The best time to invest in a factor is not when everyone is talking about it, positively or negatively but when none is willing to talk about it. Currently that would be the Value strategy with cheap stocks becoming cheaper by the day thanks to lack of interest that has compounded many stocks lack of strong growth. 

Markets keep mean reverting on the long term which means what is what is not working today has a greater possibility of being back in the limelight a few years down the lane while one that currently shines takes a backseat.

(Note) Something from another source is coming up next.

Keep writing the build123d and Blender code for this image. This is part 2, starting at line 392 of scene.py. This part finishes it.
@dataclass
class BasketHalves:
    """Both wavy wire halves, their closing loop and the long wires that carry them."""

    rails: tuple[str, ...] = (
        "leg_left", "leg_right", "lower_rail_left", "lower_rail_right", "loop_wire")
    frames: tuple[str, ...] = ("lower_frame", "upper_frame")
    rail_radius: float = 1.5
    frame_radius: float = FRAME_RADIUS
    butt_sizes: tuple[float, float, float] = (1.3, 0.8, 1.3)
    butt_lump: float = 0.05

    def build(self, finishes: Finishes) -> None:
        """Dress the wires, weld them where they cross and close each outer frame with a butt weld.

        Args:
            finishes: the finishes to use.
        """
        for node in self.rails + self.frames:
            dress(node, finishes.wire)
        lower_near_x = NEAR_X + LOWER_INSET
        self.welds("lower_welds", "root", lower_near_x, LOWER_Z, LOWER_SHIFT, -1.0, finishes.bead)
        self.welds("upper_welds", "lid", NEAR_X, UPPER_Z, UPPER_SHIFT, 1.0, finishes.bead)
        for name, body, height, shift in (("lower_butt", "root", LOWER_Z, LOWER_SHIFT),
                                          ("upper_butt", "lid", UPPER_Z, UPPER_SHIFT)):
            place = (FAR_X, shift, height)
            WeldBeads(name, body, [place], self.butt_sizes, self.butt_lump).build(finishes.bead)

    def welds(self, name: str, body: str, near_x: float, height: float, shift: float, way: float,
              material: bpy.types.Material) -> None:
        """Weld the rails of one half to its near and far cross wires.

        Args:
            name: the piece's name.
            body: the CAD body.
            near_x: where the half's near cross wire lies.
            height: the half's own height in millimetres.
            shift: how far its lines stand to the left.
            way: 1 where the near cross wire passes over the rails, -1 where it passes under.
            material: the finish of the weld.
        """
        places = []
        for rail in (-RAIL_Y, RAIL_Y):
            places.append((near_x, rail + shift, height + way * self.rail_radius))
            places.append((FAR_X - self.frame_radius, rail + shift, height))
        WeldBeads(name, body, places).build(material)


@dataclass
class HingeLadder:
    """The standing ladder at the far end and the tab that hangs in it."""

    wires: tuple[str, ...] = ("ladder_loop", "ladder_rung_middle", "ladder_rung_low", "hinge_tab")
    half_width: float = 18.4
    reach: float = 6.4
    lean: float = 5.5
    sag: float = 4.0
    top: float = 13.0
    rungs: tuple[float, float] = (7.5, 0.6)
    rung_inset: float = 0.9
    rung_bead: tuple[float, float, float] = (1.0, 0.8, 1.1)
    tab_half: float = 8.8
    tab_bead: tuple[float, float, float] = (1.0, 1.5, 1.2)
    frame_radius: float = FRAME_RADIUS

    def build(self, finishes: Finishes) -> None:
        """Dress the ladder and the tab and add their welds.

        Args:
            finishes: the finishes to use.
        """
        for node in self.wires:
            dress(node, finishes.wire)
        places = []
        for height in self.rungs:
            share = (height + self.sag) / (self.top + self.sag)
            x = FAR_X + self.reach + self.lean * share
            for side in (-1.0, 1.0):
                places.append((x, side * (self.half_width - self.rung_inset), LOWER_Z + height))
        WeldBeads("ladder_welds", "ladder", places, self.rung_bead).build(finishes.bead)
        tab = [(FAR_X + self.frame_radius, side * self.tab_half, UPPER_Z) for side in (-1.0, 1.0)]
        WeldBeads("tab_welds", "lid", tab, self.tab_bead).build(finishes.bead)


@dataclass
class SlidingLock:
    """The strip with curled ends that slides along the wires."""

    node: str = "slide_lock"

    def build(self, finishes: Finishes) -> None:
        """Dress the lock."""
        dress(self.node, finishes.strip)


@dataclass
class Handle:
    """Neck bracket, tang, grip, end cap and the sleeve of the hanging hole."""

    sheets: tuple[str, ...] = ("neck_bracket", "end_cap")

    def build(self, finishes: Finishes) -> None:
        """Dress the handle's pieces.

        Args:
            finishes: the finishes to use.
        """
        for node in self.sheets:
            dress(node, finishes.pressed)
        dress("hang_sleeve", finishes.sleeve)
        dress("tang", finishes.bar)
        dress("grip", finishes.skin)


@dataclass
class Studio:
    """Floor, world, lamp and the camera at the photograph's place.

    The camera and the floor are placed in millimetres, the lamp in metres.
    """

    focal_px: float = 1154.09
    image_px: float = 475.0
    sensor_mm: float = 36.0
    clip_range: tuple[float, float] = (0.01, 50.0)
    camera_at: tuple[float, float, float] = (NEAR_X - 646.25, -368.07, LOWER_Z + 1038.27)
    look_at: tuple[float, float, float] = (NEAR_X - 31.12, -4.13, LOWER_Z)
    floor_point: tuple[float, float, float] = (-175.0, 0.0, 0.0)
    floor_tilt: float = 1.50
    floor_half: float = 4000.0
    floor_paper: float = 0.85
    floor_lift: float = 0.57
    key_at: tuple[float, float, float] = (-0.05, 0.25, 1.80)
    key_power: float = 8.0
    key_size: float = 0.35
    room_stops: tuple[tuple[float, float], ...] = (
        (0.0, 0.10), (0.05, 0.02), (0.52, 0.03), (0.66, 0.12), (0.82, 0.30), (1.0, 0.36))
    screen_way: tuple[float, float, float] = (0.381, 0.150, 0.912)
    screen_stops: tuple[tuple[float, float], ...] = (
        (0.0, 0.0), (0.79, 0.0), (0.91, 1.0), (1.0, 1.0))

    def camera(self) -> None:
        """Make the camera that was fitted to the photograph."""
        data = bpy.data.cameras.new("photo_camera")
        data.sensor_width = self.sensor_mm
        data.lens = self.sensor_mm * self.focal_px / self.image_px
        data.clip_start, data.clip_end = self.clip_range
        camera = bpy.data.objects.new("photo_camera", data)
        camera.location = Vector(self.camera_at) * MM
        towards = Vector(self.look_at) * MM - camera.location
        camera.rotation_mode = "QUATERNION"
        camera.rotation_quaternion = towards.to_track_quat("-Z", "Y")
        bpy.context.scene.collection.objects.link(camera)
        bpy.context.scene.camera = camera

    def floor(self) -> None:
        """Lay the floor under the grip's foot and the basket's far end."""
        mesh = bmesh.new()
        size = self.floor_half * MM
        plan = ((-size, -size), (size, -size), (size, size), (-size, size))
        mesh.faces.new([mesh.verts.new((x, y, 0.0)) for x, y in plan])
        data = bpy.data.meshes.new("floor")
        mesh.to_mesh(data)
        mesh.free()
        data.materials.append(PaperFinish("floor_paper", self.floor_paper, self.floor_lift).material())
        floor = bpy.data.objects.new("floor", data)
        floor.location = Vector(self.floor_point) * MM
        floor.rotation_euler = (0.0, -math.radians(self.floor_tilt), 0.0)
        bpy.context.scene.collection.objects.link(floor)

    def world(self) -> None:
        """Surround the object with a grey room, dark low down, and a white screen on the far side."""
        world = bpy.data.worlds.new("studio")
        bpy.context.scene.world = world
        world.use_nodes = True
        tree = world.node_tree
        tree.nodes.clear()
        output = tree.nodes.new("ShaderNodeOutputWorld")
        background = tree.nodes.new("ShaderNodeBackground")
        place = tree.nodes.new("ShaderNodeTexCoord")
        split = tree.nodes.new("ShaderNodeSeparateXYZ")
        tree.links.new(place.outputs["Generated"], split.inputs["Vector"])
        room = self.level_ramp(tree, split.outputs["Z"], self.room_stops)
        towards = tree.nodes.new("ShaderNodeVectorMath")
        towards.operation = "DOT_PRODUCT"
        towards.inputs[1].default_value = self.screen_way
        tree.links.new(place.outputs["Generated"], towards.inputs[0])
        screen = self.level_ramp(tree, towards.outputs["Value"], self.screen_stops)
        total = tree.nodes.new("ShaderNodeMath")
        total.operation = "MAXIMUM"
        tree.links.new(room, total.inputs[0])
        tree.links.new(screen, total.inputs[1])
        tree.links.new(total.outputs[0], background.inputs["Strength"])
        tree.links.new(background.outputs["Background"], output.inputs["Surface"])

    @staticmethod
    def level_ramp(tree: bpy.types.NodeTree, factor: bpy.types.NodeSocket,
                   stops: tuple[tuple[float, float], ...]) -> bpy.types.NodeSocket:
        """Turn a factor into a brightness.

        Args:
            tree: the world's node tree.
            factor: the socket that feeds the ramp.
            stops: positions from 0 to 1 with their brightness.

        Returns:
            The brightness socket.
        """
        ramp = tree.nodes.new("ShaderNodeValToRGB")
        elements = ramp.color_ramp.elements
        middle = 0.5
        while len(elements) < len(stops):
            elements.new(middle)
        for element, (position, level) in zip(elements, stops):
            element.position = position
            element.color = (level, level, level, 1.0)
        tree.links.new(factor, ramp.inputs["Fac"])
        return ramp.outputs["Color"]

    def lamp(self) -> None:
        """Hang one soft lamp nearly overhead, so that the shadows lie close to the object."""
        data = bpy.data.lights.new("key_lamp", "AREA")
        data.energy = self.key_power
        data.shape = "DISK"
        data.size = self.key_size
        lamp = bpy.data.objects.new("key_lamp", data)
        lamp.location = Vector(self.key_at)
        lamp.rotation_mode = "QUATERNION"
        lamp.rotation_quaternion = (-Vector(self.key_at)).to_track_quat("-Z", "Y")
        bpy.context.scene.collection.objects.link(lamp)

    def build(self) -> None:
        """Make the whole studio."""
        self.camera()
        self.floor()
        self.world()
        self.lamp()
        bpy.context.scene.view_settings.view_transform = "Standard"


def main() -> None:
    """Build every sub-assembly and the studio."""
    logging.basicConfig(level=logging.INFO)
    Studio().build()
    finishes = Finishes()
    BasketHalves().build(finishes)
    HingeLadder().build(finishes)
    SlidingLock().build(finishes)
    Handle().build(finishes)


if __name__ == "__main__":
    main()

The biggest advantage of factors such as Low Volatility or Momentum is that the stocks that come up in their buy list can belong to any of the factors. This in a way automatically provides for factor rotation. But if you aren’t confident of being able to move across factors, stick with the one you can stick for the long term regardless of short term performances for there will always be something that is doing better than the one you are holding.

Chart: The ways to Skin the Market – Factor Investing

Factor investing hasn’t got of to a start in India even though most people talk about factors. Value based on how you derive it is a factor that could be used as a way to rank stocks and buy the cheapest.

The following chart is from US where the Value factor primarily defined by buying stocks that are cheap as measured by Forward Price by Earnings has been under-performing the market for close a decade now. Yet, its the one that is the most popular. Maybe fund managers are hoping that at some point it shall mean revert and start to be great again.

The fact that interests me most about factor investing in India is the virgin nature of the concept. Most fund managers are happy to chase stories even though reading books on behavioral finance teaches us as to how easy its to get misled through stories weaved by crafty promoters.

Factors on the other hand being totally quantitative, its easier to overcome our challenges for the data stares right back at us. The best book to read on building such quantitative based strategies would be What Works on Wall Street by James O’Shaughnessy

Which of the above factors do you think makes logical sense and which don’t?